On to specifics. First, make a reso! There are only about 20-30 seats inside this tiny restaurant, and it is jammed almost every night, so definitely call ahead. However, space shouldn’t be a problem for long. The Raku team has taken over the adjoining space in its Spring Mountain Road strip mall and currently is preparing to double the restaurant’s capacity. According to the folks at Raku, the new space should open around the beginning of February.

Once inside, order some sake or treat yourself to a sake flight. If you are a noob, don’t commit to a large-format bottle. This is your chance to taste around the amazing sake selection. Raku always has a selection of great 300ml (small bottle) microbrew sakes. On a recent visit, they poured me a sake “Riesling,” a fun little floral number to start the evening, and as the food got more serious, so did the sake. Raku also offers flights that consist of chef’s selections, and all the servers know their stuff, so when in doubt, ask!

Next, check out the specials on the cute chalkboard that gets presented to each and every table. Pick two or three things on it, then order some staples off the regular menu. Remember, if it’s your first time, you’ll be back; don’t overdo it on the specials this time. But, if you see any of the following on chalkboard, jump on them: sea urchin udon, bluefin tuna or pork belly.

Art takes time, so bring some good company. Dishes come out as they are ready, and Raku doesn’t have a giant kitchen. Patience is a virtue, and it’s wise to order in clusters.

It’s also not a bad idea to hit Raku on the early side, so the specials will still be in stock. Chef Endo is a true artist; he’ll procure only the best seasonal ingredients and make only as many items as he and his team feel is appropriate. Once it’s gone, sayonara suckers! I think the perfect time to eat (not party) is about 7-8 p.m. Raku stays open until 3 a.m., so it’s a great late-night spot, but for the foodie experience, earlier is better.

On to the must eats! These are my usual dishes, and I’ll weave in some specials or things I haven’t tried around them.

Fresh tofu: Fresh homemade tofu is very hard to come by and Raku’s is some of the best I’ve ever had. There can be something bland and boring about tofu, but the fresh stuff at Raku is amazing. The texture is like burrata cheese, smooth and creamy with a mildly sweet flavor that will remind you of sweet cream. The tofu is served with grated ginger, fine chopped scallions and shaved bonito. Make sure to top the tofu with a little of each and drizzle just enough soy sauce to coax out all the flavors. Like gnocchi, don’t chew the tofu bites. Instead, use your tongue to spread all the flavors around your palette and savor it all.
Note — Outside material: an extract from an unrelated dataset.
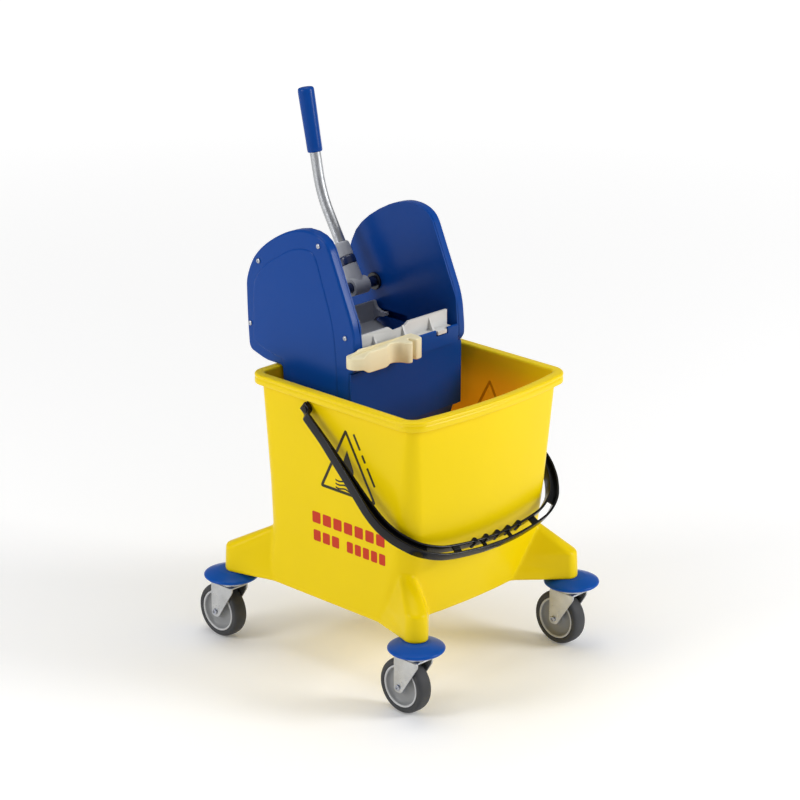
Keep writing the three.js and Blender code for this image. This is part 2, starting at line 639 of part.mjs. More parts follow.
const FRONT_X = 86;
const sheet = [[-7.5, 489], [-7.5, 401], [4, 330], [8, 330], [-3.5, 401.5], [-3.5, 489]];
let front = prismX(sheet, -FRONT_X, FRONT_X);
const dip = [[-32, 490], [-32, 489], [-22, 482], [-2, 483], [8, 489], [8, 490]];
const dipSolid = new THREE.ExtrudeGeometry(shapeOf(dip), { depth: 20, bevelEnabled: false });
dipSolid.rotateX(Math.PI / 2);
dipSolid.translate(0, 4, 0);
front = front.subtract(solid(dipSolid));
front = front.add(prismX([[-7, 463.4], [-7, 467], [-17.4, 466.6], [-17.4, 463.4]], -FRONT_X, FRONT_X));
const tab = [
  [-17, 463.4], [-17, 466.5], [-21.5, 466.2], [-21.5, 460.6], [-18.3, 460.6], [-18.3, 463.4],
];
front = front.add(prismX(tab, NOTCH[0] + 3, NOTCH[1] - 3));
for (const x of [-62, -4, 50]) {
  front = front.add(prismX([[-7, 466], [-7, 486], [-16.8, 466]], x - 2, x + 2));
}
for (let i = 0; i < 4; i += 1) {
  const x = -54 + 36 * i;
  front = front.subtract(box(x - 7, x + 7, -12, 15, 345, 410));
}
addPart('front_press_plate', front, WHITE);

// ---------------------------------------------------------------- mop handle clip
const CLIP = [
  [-6, -24.3], [-6, -38], [-9, -50], [-22, -51], [-24, -38], [-30, -41], [-32, -54], [-36, -56.5],
  [-42, -54], [-45, -44], [-52, -38], [-60, -37], [-66, -41], [-74, -44.5], [-108, -44.5],
  [-118, -42], [-124, -38], [-129, -32], [-130, -24], [-126, -17], [-116, -14.6], [-112, -21.6],
  [-96, -24.3],
];
let clip = prismZ(CLIP, 449, 479);
clip = clip.subtract(box(-140, -112, -60, 0, 440, 454.5));
clip = clip.subtract(box(-140, -116, -60, 0, 472, 480));
addPart('mop_handle_clip', clip, CREAM);

export default assembly;
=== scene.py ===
"""Looks of the mop bucket with its press wringer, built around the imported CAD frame.

Shapes are written in millimetres in the CAD's own layout (x across, y towards the wringer, z up, y = 0 midway
between the casters) and put into the row frame in metres by place().
"""

import math

import bmesh
import bpy
import numpy as np
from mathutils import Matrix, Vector
from mathutils.geometry import tessellate_polygon


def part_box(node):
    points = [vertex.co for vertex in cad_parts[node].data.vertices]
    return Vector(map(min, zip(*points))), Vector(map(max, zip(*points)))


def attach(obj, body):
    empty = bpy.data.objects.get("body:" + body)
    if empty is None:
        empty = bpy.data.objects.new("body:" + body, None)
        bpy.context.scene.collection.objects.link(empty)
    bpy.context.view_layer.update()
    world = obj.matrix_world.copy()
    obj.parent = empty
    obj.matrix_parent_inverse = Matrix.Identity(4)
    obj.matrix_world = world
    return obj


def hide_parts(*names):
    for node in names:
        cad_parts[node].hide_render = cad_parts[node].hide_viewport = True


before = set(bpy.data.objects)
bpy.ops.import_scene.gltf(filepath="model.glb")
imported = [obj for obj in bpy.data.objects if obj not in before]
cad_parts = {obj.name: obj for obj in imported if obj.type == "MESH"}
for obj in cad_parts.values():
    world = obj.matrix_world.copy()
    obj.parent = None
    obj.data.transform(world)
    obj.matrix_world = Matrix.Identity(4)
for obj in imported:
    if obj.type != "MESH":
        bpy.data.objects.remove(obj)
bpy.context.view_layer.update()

MM = 0.001
shaft_low, shaft_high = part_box("cross_shaft")
SHAFT_Y, SHAFT_Z = 145.0, 497.0
SHIFT_Y = (shaft_low[1] + shaft_high[1]) / 2 / MM - SHAFT_Y   # row frame minus CAD layout, mm
TAGS = {"front_left": (-1, -1), "front_right": (1, -1), "back_left": (-1, 1), "back_right": (1, 1)}
SIDES = {"left": -1, "right": 1}


def place(points):
    """CAD layout in mm to the row frame in metres."""
    p = np.asarray(points, dtype=float)
    return (p + [0, SHIFT_Y, 0]) * MM


# ------------------------------------------------------------------ materials
SINK_DEPTH, GRAIN_DEPTH, RUBBER_DEPTH = 0.0006, 0.00003, 0.00008   # relief of the surface grain, metres


def new_material(name, colour, roughness, metallic=0.0, specular=0.5):
    m = bpy.data.materials.new(name)
    m.use_nodes = True
    tree = m.node_tree
    shader = tree.nodes["Principled BSDF"]
    shader.inputs["Base Color"].default_value = (*colour, 1)
    shader.inputs["Roughness"].default_value = roughness
    shader.inputs["Metallic"].default_value = metallic
    shader.inputs["Specular IOR Level"].default_value = specular
    return m, tree, shader


def noise(tree, scale, detail=3.0, stretch=(1, 1, 1), roughness=0.55):
    place_at = tree.nodes.new("ShaderNodeTexCoord")
    mapping = tree.nodes.new("ShaderNodeMapping")
    mapping.inputs["Scale"].default_value = stretch
    texture = tree.nodes.new("ShaderNodeTexNoise")
    texture.inputs["Scale"].default_value = scale
    texture.inputs["Detail"].default_value = detail
    texture.inputs["Roughness"].default_value = roughness
    tree.links.new(place_at.outputs["Object"], mapping.inputs["Vector"])
    tree.links.new(mapping.outputs["Vector"], texture.inputs["Vector"])
    return texture.outputs["Fac"]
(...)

Agedashi tofu: Endo lightly starches the fresh tofu above and gently fries it. The fried tofu is then bathed in his velvety dashi broth. Dashi basically is bonito stock, but Raku’s version is out of this world. More like a fine French reduction sauce than a stock, it has the depth of flavor of veal glace. He adds a smear of Korean pepper paste as a counterpoint to cut through the umami, but it doesn’t really need it. To find deeper layers of umami, Endo tops the dish with salmon eggs, Nameko mushrooms (butterscotch mushrooms) and fine seaweed.
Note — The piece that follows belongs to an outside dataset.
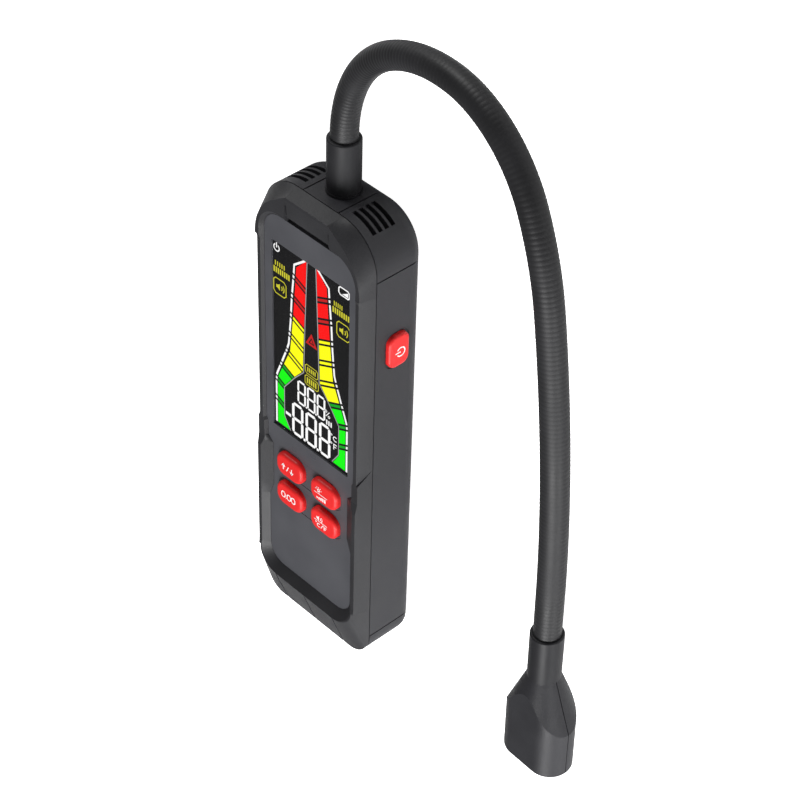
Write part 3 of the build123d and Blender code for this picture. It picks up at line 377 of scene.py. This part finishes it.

One of the great culinary mysteries in this town is the corn potato. Most would never order this benign-sounding dish, but they’ be missing out. This comes to the table looking like a grilled cross section of corn on the cob. You pick it up, sink your teeth into it and the cob part is actually mashed potato! Now, you start to freak out a little and wonder how he gets the kernels around the potato so perfectly ... well, if you’re a chef you do, at least.

The bluefin tuna sashimi at Raku is the best I’ve tasted in Las Vegas! A lot of tuna has that slight freezer taste to it, but Raku’s is served at the perfect temp, and is smooth and creamy with a sweetness that tastes like your best day on the sea. Sashimi tip: don’t make a wasabi/soy swimming pool. Take a little wasabi and dab it on a corner of the fish, then use your chopstick to dip only a corner into the soy, and savor. Never drown your fish in soy, and never pour more soy than needed into the soy saucer.
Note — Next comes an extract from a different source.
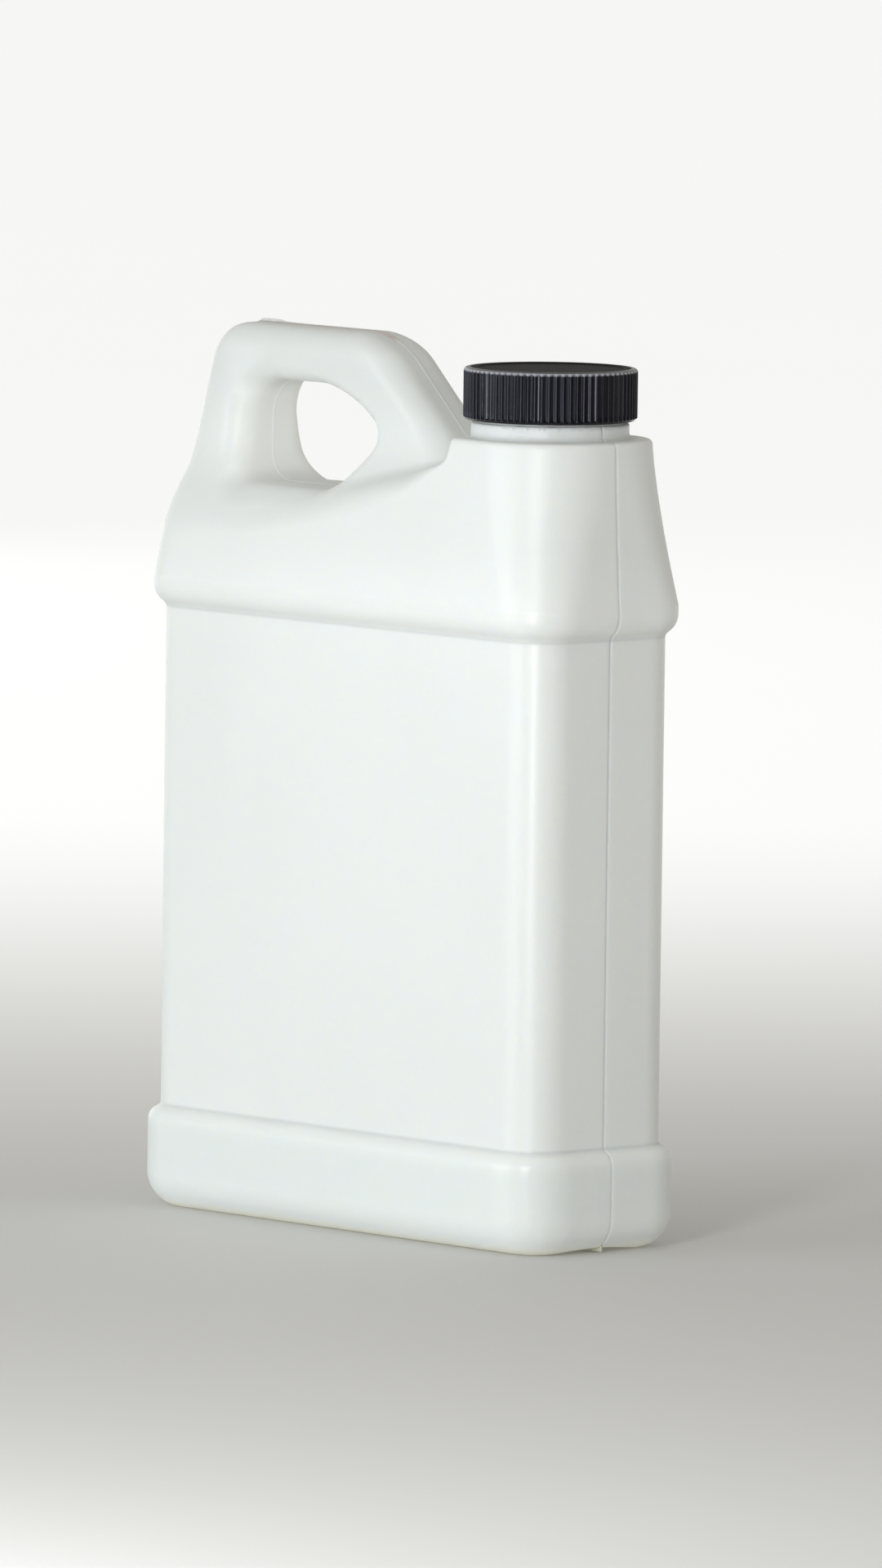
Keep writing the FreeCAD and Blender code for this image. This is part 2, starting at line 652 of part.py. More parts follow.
cap_shell = doc.addObject("PartDesign::Body", "cap_shell")
cap_shell.setExpression("Placement.Base.x", NECK_X)
cap_shell.setExpression("Placement.Base.z", FOOT_Z)
cap_profile = body_sketch(cap_shell, "cap_profile", "XZ_Plane")
rim_in = "(%s - Dims.cap_round - Dims.cap_rim)" % CAP_R
bead_low = "(%s - Dims.liner_thick - 3 * Dims.bead_proud)" % CEILING
polygon(cap_profile, [
    ("%s + Dims.cap_lead_in" % BORE, "0"),
    ("%s - Dims.cap_foot" % CAP_R, "0"),
    (CAP_R, "Dims.cap_foot"),
    (CAP_R, "%s - Dims.cap_round" % CAP_TOP),
    ("%s - Dims.cap_round * 0.4" % CAP_R, "%s - Dims.cap_round * 0.4" % CAP_TOP),
    ("%s - Dims.cap_round" % CAP_R, CAP_TOP),
    (rim_in, CAP_TOP),
    ("%s - Dims.cap_recess" % rim_in, "%s - Dims.cap_recess" % CAP_TOP),
    ("0", "%s - Dims.cap_recess" % CAP_TOP),
    ("0", CEILING),
    (BORE, CEILING),
    (BORE, bead_low + " + 2 * Dims.bead_proud"),
    (BORE + " - Dims.bead_proud", bead_low + " + Dims.bead_proud"),
    (BORE, bead_low),
    (BORE, "Dims.cap_lead_in"),
])
shell_turn = cap_shell.newObject("PartDesign::Revolution", "shell_turn")
shell_turn.Profile = cap_profile
shell_turn.ReferenceAxis = (cap_profile, ["V_Axis"])
shell_turn.Angle = 360
doc.recompute()
groove_sketch = body_sketch(cap_shell, "groove_sketch", "XY_Plane")
groove_in = "(%s - Dims.rib_height)" % CAP_R
groove_out = "(%s + Dims.rib_height)" % CAP_R
polygon(groove_sketch, [
    (groove_in, "0"),
    (groove_out, "-2 * Dims.rib_height * tan(Dims.rib_flank * 1 deg)"),
    (groove_out, "2 * Dims.rib_height * tan(Dims.rib_flank * 1 deg)"),
])
groove_sketch.setExpression("AttachmentOffset.Base.z", "Dims.cap_foot_band")
groove = cap_shell.newObject("PartDesign::Pocket", "groove")
groove.Profile = groove_sketch
groove.Reversed = True
groove.setExpression("Length", CAP_TOP)
doc.recompute()
ribs = cap_shell.newObject("PartDesign::PolarPattern", "ribs")
ribs.Originals = [groove]
ribs.Axis = (groove_sketch, ["N_Axis"])
ribs.Angle = 360
ribs.setExpression("Occurrences", "Dims.rib_count")
cap_shell.Tip = ribs
# the cap's thread runs under the neck's, a clearance below the flank that it pulls on
flank_share = "(%s - Dims.neck_dia / 2) * tan(Dims.thread_flank * 1 deg)" % BORE
thread_drop = "((Dims.thread_base + Dims.cap_thread_base) / 2 - %s + Dims.thread_clear)" % flank_share
cap_thread_start = "(%s + Dims.thread_start - %s)" % (SHELF, thread_drop)
cap_thread = helical_thread("cap_thread", BORE, THREAD_SINK, "Dims.cap_thread_height",
                            "Dims.cap_thread_base", cap_thread_start, True)
screw_cap = fuse("screw_cap", [cap_shell, cap_thread])

# ---------------------------------------------------------------- liner
cap_liner = doc.addObject("Part::Cylinder", "cap_liner")
cap_liner.setExpression("Radius", "%s - Dims.liner_clear" % BORE)
cap_liner.setExpression("Height", "Dims.liner_thick")
cap_liner.setExpression("Placement.Base.x", NECK_X)
cap_liner.setExpression("Placement.Base.z", RIM)

doc.recompute()
pieces = [jug_body, screw_cap, cap_liner]
for made in doc.Objects:
    if "Invalid" in made.State or "Error" in made.State:
        raise RuntimeError("%s failed: %s" % (made.Name, made.State))
for piece in pieces:
    piece.Label = piece.Name
    shape = piece.Shape
    if shape.isNull() or not shape.isValid() or len(shape.Solids) != 1:
        raise RuntimeError("%s has no single valid solid" % piece.Label)
if shell_turn.Shape.Volume - groove.Shape.Volume < TOUCH:
    raise RuntimeError("the cap's groove cuts nothing")

os.makedirs("parts", exist_ok=True)
for piece in pieces:
    piece.Shape.exportStep("parts/%s.step" % piece.Label)
    print(piece.Label, round(piece.Shape.Volume, 1), "mm3")
print("brimful", round(hollow.Shape.Volume / 1000, 1), "ml")
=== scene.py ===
import math

import bpy
import numpy as np
from mathutils import Matrix, Vector


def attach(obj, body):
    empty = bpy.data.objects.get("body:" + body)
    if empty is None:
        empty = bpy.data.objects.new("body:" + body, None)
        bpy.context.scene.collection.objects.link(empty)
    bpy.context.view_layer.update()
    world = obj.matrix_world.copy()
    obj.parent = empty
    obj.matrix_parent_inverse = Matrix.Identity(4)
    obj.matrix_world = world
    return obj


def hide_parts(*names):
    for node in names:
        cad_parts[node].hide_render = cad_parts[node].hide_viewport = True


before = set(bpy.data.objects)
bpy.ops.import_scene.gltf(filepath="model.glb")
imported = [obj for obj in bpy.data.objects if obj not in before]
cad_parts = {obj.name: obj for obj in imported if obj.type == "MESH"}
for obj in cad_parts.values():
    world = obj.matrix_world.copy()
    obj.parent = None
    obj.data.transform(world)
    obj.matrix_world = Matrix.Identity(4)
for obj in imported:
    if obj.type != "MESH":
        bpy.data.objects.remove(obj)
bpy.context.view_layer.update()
scene = bpy.context.scene
MM = 0.001

# -------------------------------------------------- sizes, in millimetres
# plans: half length, half width, corner radius
PANEL = (69.0, 22.5, 10.0)
BEAD = (72.0, 25.5, 13.0)
PUSHUP = (56.0, 12.0, 6.0)
# levels
BASE_TOP, PANEL_TOP, SHOULDER = 24.0, 142.5, 149.5
COLLAR, CROWN, HANDLE = 188.0, 212.0, 209.0
PANEL_ENDS = (12.0, 146.0)
# roundings of outer edges and fillets of inner ones
HEEL, BASE_LIP, BEAD_LIP, COLLAR_LIP, SHELF_LIP, FOOT_LIP = 8.5, 3.6, 5.0, 1.0, 0.6, 0.8
LOW_CREASE, HIGH_CREASE, HANDLE_ROOT, NECK_ROOT = 0.6, 0.8, 3.0, 1.2
# underside
PUSHUP_DRAW, PUSHUP_TOP = 1.54, 2.6
CHANNEL_R, CHANNEL_DEPTH = 70.0, 0.9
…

For the slightly more adventurous, try the beef tendon. They braise the tendon in dashi (my guess) until it literally is falling apart and then grill it over charcoal basted in the glaze. Totally ridiculous!!! Like many cultures, they’ve taken a piece of meat that you usually would leave for the pets and made it into a super luxurious treat that rivals the Kobe beefs served on the Strip!

Speaking of Kobe beef, Raku has that, too. The Kobe beef skewers with wasabi are a safe choice for less adventurous diners.

Now, you’re armed with the foodie ammo to prepare you to enjoy Raku thoroughly. Remember to order the dishes above and weave in a few specials from the board. Other notable dishes are the blue-crab miso soup, fried whole ice fish, uni seaweed salad, crispy asparagus and cold green-tea soba noodles.

Many people speak of Las Vegas as a culinary Mecca and plenty of big-name chefs have places here to sample. Admittedly, a lot of these Strip destinations don’t always deliver the goods, but we are very fortunate to live here and have Raku in our backyard. This is true a Vegas destination restaurant. So start building your relationship with Raku. Each time you visit you’ll discover some new culinary gems.

Last Tip: Check out the restroom before departing. I’m gonna leave this a mystery and not spoil it, but it’s a cool experience!